Estimated DSCR of 1.35x based on $320K EBITDA and $264K annual SBA debt service, meeting SBA minimum threshold of 1.25x

DSCR

SBA 7(a) loan: $2,000,000 (80%) | Seller note on standby: $250,000 (10%) | Buyer equity injection: $250,000 (10%)

Lender Tips for Construction Acquisitions

  • 1Present a formal WIP schedule and backlog report with contract values, margins, and completion percentages — construction lenders require this to underwrite revenue predictability beyond tax returns.
  • 2Confirm bonding and insurance continuity before submitting an SBA package; lenders will condition approval on surety capacity transferring to the new owner without coverage gaps.
  • 3Normalize EBITDA carefully by adding back owner compensation, personal vehicle expenses, and one-time project losses, and provide job-level cost reports to support your adjustments.
  • 4Choose an SBA lender with construction sector experience; general-purpose SBA lenders often misunderstand percentage-of-completion accounting and will undervalue the business or decline unnecessarily.

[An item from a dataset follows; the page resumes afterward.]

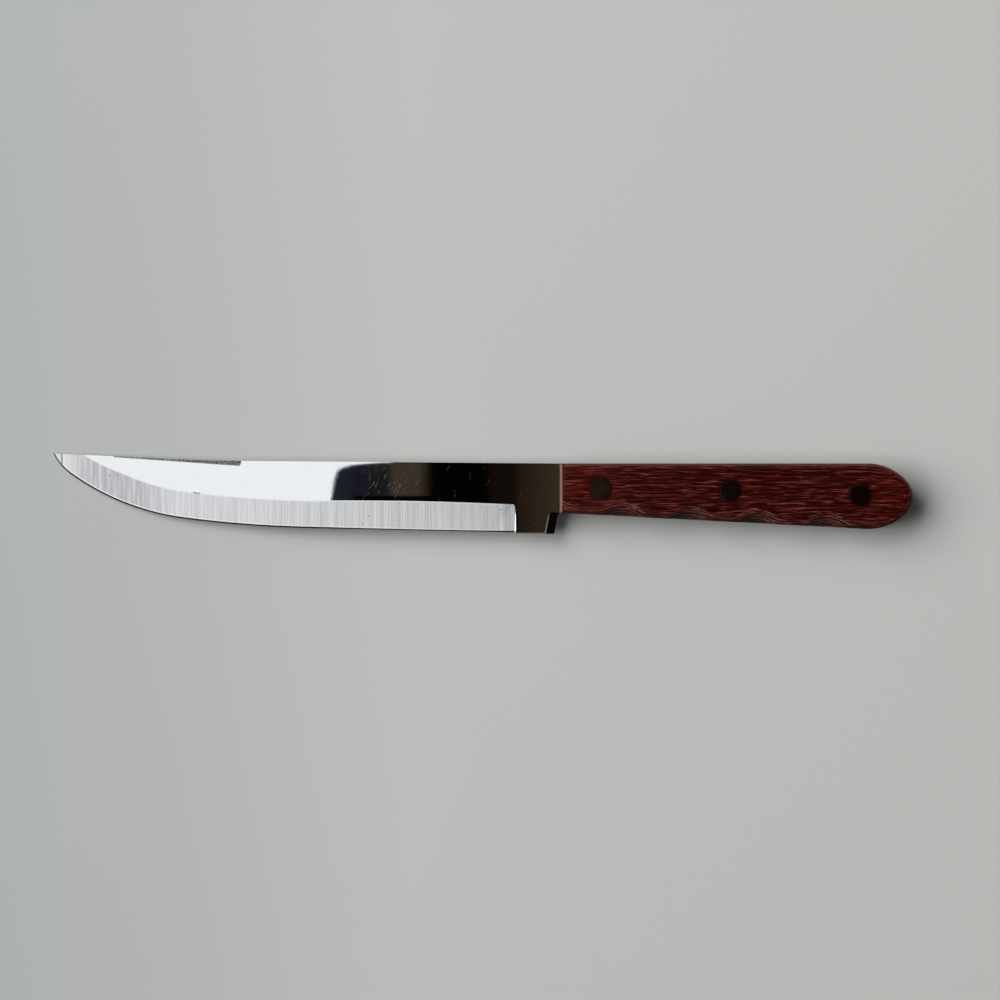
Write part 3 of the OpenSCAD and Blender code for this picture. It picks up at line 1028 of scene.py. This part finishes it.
@dataclass
class HandleShape:
    """The driving sizes of the handle, from the front of the scales and the top line of the knife."""

    length: float = 125 * MM
    front_height: float = 17.6 * MM
    flare: float = 3.0
    butt_radius: float = 8.75 * MM
    butt_turn: float = 90.0
    tang_thickness: float = 1.9 * MM
    scale_thickness: float = 6.3 * MM
    rounding: float = 1.5 * MM
    front_chamfer: float = 1.2 * MM
    rivet_x: Spot = (14.4 * MM, 60.3 * MM, 106.2 * MM)
    rivet_y: Spot = (-8.9 * MM, -9.7 * MM, -11.4 * MM)
    origin: Vector = field(default_factory=lambda: Vector((0, 0, 0)))

    def __post_init__(self) -> None:
        """Finds the handle's front top corner, on the middle plane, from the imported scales."""
        low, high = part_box("scale_right")
        self.origin = Vector((low.x, high.y, low.z - self.tang_thickness / 2))

    @property
    def face(self) -> float:
        """Height of a scale's face over the middle plane."""
        return self.tang_thickness / 2 + self.scale_thickness

    def bottom(self, x: float) -> float:
        """The lower line of the handle at a distance from the front."""
        return -self.front_height - x * math.tan(math.radians(self.flare))

    def outline(self, spacing: float) -> Outline:
        """Lays out the handle from its front top corner round the butt to its front bottom corner.

        Args:
            spacing: The widest gap between points.

        Returns:
            The points, and the heading at each.
        """
        flare = math.radians(self.flare)
        lean = math.radians((self.butt_turn - self.flare) / 2)
        centre_x = self.length - self.butt_radius
        depth = (centre_x + self.front_height / math.tan(flare)) * math.tan(flare / 2)
        side = (depth - self.butt_radius * math.sin(lean)) / (1 - math.sin(lean))
        top_run = centre_x - (side - self.butt_radius) * math.cos(lean)
        bottom_run = top_run - self.front_height * (1 / math.sin(flare) - 1 / math.tan(flare))
        shoulder = 90 - math.degrees(lean)
        walk = [(np.zeros(2), 0.0)]
        for leg in (Leg(top_run, side, shoulder), Leg(0, self.butt_radius, self.butt_turn),
                    Leg(0, side, shoulder), Leg(bottom_run)):
            walk += leg.points(*walk[-1], spacing)
        return np.array([p for p, _ in walk]), np.array([h for _, h in walk])

    def rivet_spots(self) -> list[Vector]:
        """Where the rivets' axes cross the middle plane, in the knife's own frame."""
        return [self.origin + Vector((x, y, 0)) for x, y in zip(self.rivet_x, self.rivet_y)]


class Side(Enum):
    """The side of the blade that a scale or a rivet's half lies on. The value is its direction along Z."""

    RIGHT = 1
    LEFT = -1


@dataclass
class FingerGrooves:
    """The grooves ground across the lower corner of a scale."""

    count: int = 4
    first: float = 21.7 * MM
    pitch: float = 24.2 * MM
    reach: float = 3.8 * MM
    radius: float = 10.8 * MM
    softness: float = 0.6 * MM

    def grind(self, points: np.ndarray, shape: HandleShape) -> np.ndarray:
        """Pushes the points inside each groove's cutter onto its surface, with a soft border.

        Args:
            points: Points of a right scale, over the middle plane.
            shape: The handle's sizes.

        Returns:
            The moved points.
        """
        slope = math.sqrt(0.5)
        off = self.radius - self.reach * slope
        flare = math.radians(shape.flare)
        inward = np.array([slope * math.sin(flare), slope * math.cos(flare), -slope])
        along = inward * (1, 1, -1)
        moved = points.copy()
        for i in range(self.count):
            x = self.first + i * self.pitch
            axis = np.array([x, shape.bottom(x) - off * slope, shape.face + off * slope])
            away = moved - axis
            away -= np.outer(away @ along, along)
            deep = away @ inward
            inside = deep ** 2 - (away ** 2).sum(1) + self.radius ** 2
            push = np.where(inside > 0, np.sqrt(np.maximum(inside, 0)) - deep, -1.0)
            soft = (push + np.sqrt(push ** 2 + self.softness ** 2)) / 2
            near = np.clip(1 + push / (4 * self.softness), 0, 1)
            moved += np.outer(soft * near, inward)
        return moved


@dataclass
class Scale:
    """One wooden scale, laid up in rings from the tang to its face."""

    side: Side
    shape: HandleShape
    grooves: FingerGrooves = field(default_factory=FingerGrooves)
    spacing: float = 0.4 * MM
    face_depth: float = 6.4 * MM
    side_steps: int = 14
    round_steps: int = 12
    round_width: float = 2.5 * MM
    head_hole: float = 3.65 * MM
    tube_hole: float = 2.45 * MM
    head_floor: float = 1.35 * MM
    crisp_from: float = 30.0

    @property
    def node(self) -> str:
        """The CAD node that the scale stands for."""
        return "scale_" + self.side.name.lower()

    def levels(self) -> list[Span]:
        """Lists the rings, from the tang up the side, round the corner and over the face.

        Returns:
            Pairs of height over the middle plane and inset from the outline.
        """
        top, r, width = self.shape.face, self.shape.rounding, self.round_width
        side = np.linspace(self.shape.tang_thickness / 2, top - r, self.side_steps)
        turns = [math.radians(90 * (k + 1) / self.round_steps) for k in range(self.round_steps)]
        corner = [(top - r + r * math.sin(a), width - width * math.cos(a)) for a in turns]
        over = [(top, inset) for inset in np.arange(width + self.spacing, self.face_depth, self.spacing)]
        return [(z, 0.0) for z in side] + corner + over

    def ring(self, z: float, inset: float, outline: Outline) -> np.ndarray:
        """Lays one ring of points.

        Args:
            z: Its height over the middle plane.
            inset: How far it lies inside the outline.
            outline: The handle's points and headings.

        Returns:
            The ring's points.
        """
        points, headings = outline
        inward = np.stack([np.sin(np.radians(headings)), -np.cos(np.radians(headings))], 1)
        ring = points + inward * inset
        front = max(0.0, z - self.shape.face + self.shape.front_chamfer)
        ring[:, 0] = np.maximum(ring[:, 0], front)
        return np.column_stack([ring, np.full(len(ring), z)])

    def build(self, wood: Finish) -> Object:
        """Makes the scale.

        Args:
            wood: Its finish.

        Returns:
            The scale's piece.
        """
        outline = self.shape.outline(self.spacing)
        rings = [self.ring(z, inset, outline) for z, inset in self.levels()]
        size = len(rings[0])
        points = self.grooves.grind(np.concatenate(rings), self.shape)
        points[:, 2] *= self.side.value
        points += np.array(self.shape.origin)

        bm = bmesh.new()
        verts = [bm.verts.new(p) for p in points]
        for i in range(len(rings) - 1):
            lower, upper = verts[i * size:(i + 1) * size], verts[(i + 1) * size:(i + 2) * size]
            for j in range(size):
                k = (j + 1) % size
                bm.faces.new((lower[j], lower[k], upper[k], upper[j]))
        bm.faces.new(verts[:size])
        bm.faces.new(verts[-size:])
        bmesh.ops.remove_doubles(bm, verts=bm.verts, dist=2 * MERGE)
        bmesh.ops.dissolve_degenerate(bm, edges=bm.edges, dist=MERGE)
        bmesh.ops.recalc_face_normals(bm, faces=bm.faces)
        soften(bm, self.crisp_from)
        piece = new_piece(bm, self.node, [wood])
        self.drill(piece)
        return piece

    def drill(self, piece: Object) -> None:
        """Cuts the rivets' stepped holes.

        Args:
            piece: The scale's piece, which is changed.
        """
        bm = bmesh.new()
        seat = self.shape.face - self.head_floor
        for spot in self.shape.rivet_spots():
            for radius, low, high in (
                    (self.tube_hole, 0.0, seat), (self.head_hole, seat, self.shape.face + MM)):
                middle = Matrix.Translation(spot + Vector((0, 0, self.side.value * (low + high) / 2)))
                bmesh.ops.create_cone(bm, cap_ends=True, segments=TURNED_SEGMENTS, radius1=radius,
                                      radius2=radius, depth=high - low, matrix=middle)
        cutter = from_bmesh("drill", bm)
        cut = piece.modifiers.new("rivet_holes", "BOOLEAN")
        cut.operation = "DIFFERENCE"
        cut.solver = "EXACT"
        cut.use_self = True
        cut.object = cutter
        drilled = bpy.data.meshes.new_from_object(piece.evaluated_get(bpy.context.evaluated_depsgraph_get()))
        piece.modifiers.clear()
        piece.data = drilled
        bpy.data.objects.remove(cutter)
        bm = bmesh.new()
        bm.from_mesh(drilled)
        soften(bm, self.crisp_from, faces=False)
        bm.to_mesh(drilled)
        bm.free()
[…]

Frequently Asked Questions

Can I use an SBA loan to buy a construction company with project-based revenue?

Yes. SBA lenders evaluate backlog quality, bonding capacity, and normalized EBITDA. Presenting a clean WIP schedule and 3 years of job cost reports significantly improves approval odds for contractor acquisitions.

How much do I need as a down payment to acquire a contractor business?

SBA 7(a) loans typically require 10% buyer equity injection. On a $2.5M deal, that is $250,000. A seller note on standby can sometimes satisfy part of this requirement, subject to lender approval.

What makes construction acquisitions harder to finance than other businesses?

Project-based revenue, percentage-of-completion accounting, contingent liabilities from open projects, and bonding continuity concerns make lenders more cautious. Buyers with industry experience and clean financials close more deals.

Is an earnout common in construction company acquisitions?

Yes. Earnouts tied to backlog conversion and gross margin over 12–24 months are frequently used in construction deals to protect buyers from overpaying on in-progress projects with uncertain final costs.